Neither Hodge, the accounting controller for the course, nor Hendrickson, the food and beverage manager, had been to Georgia before. This in itself posed a few problems. They had to drive about 16 miles Sunday morning to pick up their tickets from the Club Car office. "We had a hard time finding the place," said Hendrickson, "We got about six miles off our course. I'm glad Darren was driving."
When they had left about 7 a.m., the golf course area was almost deserted. "When we came back, it was gridlock," Hodge says. "But nobody seemed to mind; they just sat in their cars and waited."
That's not typical behavior for drivers anywhere. But Macken was quick to point out the Masters "isn't just anywhere." She explained: "The Masters is different, and golf is different. It's a genteel game compared, say, to baseball. Nobody is hawking hot dogs; everybody is quiet until someone scores."
Hodge said, "They have this little booklet they give you. It says you should cheer everybody."
Getting a ticket to the Masters, Macken said, "is about like getting tickets behind home plate at the World Series. It is the tournament that's like no other, the one where everyone wants to be."
Hendrickson said he and Hodge, talking to a couple they met, asked how often they came to the tournament. "Oh, as often as we can," the couple told them. They asked them when they last had been there. "They told us about 20 years ago," Hodge said. Another woman they spoke with said she had moved out of her one-bedroom house for the week and rented it for $20,000.

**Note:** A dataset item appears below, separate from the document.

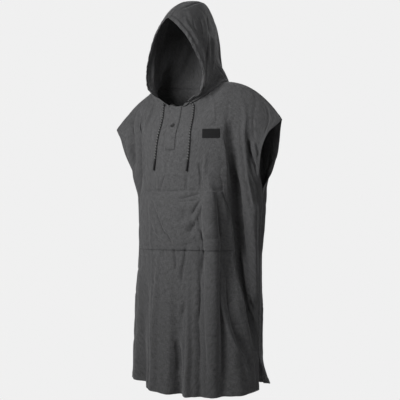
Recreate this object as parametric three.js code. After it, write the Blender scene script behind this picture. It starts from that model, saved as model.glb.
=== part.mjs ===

To back this up, Macken said if you wanted reservations for 2006, "You'd have to start right now."
"We knew how lucky we were," the men agreed. "And we got recognized," Hodge said.
"This PGA pro saw our Mahogany Run shirts, and he came up and greeted us. He said he had played Mahogany Run three weeks ago," Hendrickson said. "That's so cool to be recognized up there.
"There was a southern lady, too. She nudged her friend and said, 'Look, Mahogany Run," he added.
The two tried to get as close as they could to view the action. "But with 50,000 people there, that's not easy," said Hodge. "We just had to jump up. We looked back over the gallery moving behind us as we moved, and all we could see were people, people; they looked like a little trail of ants coming over the hill."
They had a better shot at seeing the pros at the driving range. They were
so close, they could practically touch them, they said, and that included the biggies: Woods, Dimarco and company.
They faced souvenir hunters on their way out. "There were all these people standing just outside when we left," said Hendrickson. "They were offering $50 each for our badges. We kept ours."
"Oh," said Hodge, back home on Mahogany Run golf course. "I forgot to mention something."
He picked up a picture of the Augusta course. "See how immaculate it is," he said, pointing to a neatly raked bunker. "And they have 10 lawn mowers moving at one time, staggered one behind the other. We have one lawn mower for this course," he laughed.
Hendrickson, the food and beverage manager, started out at the course in 1987 as a messenger and housekeeper. A native of St. Kitts, he has lived most of his adult life on St. Thomas.
Did he want to play golf when he got the job? "No, I just wanted a job," he smiled. "I started to learn to play golf about five years after I started, and after watching those guys last week, I think I'll practice more."
Hodge, the controller, started in 1989 as a golf cart washer. "I was 16 years old then," he recalled. "I was a student at Kean High School. After I got interested in accounting, I went to UVI and got an accounting degree, and I started off as an accounting clerk."
"Now he has a staff of two," Macken said. "These guys have worked hard, really hard, and that's why they were chosen. They deserved it."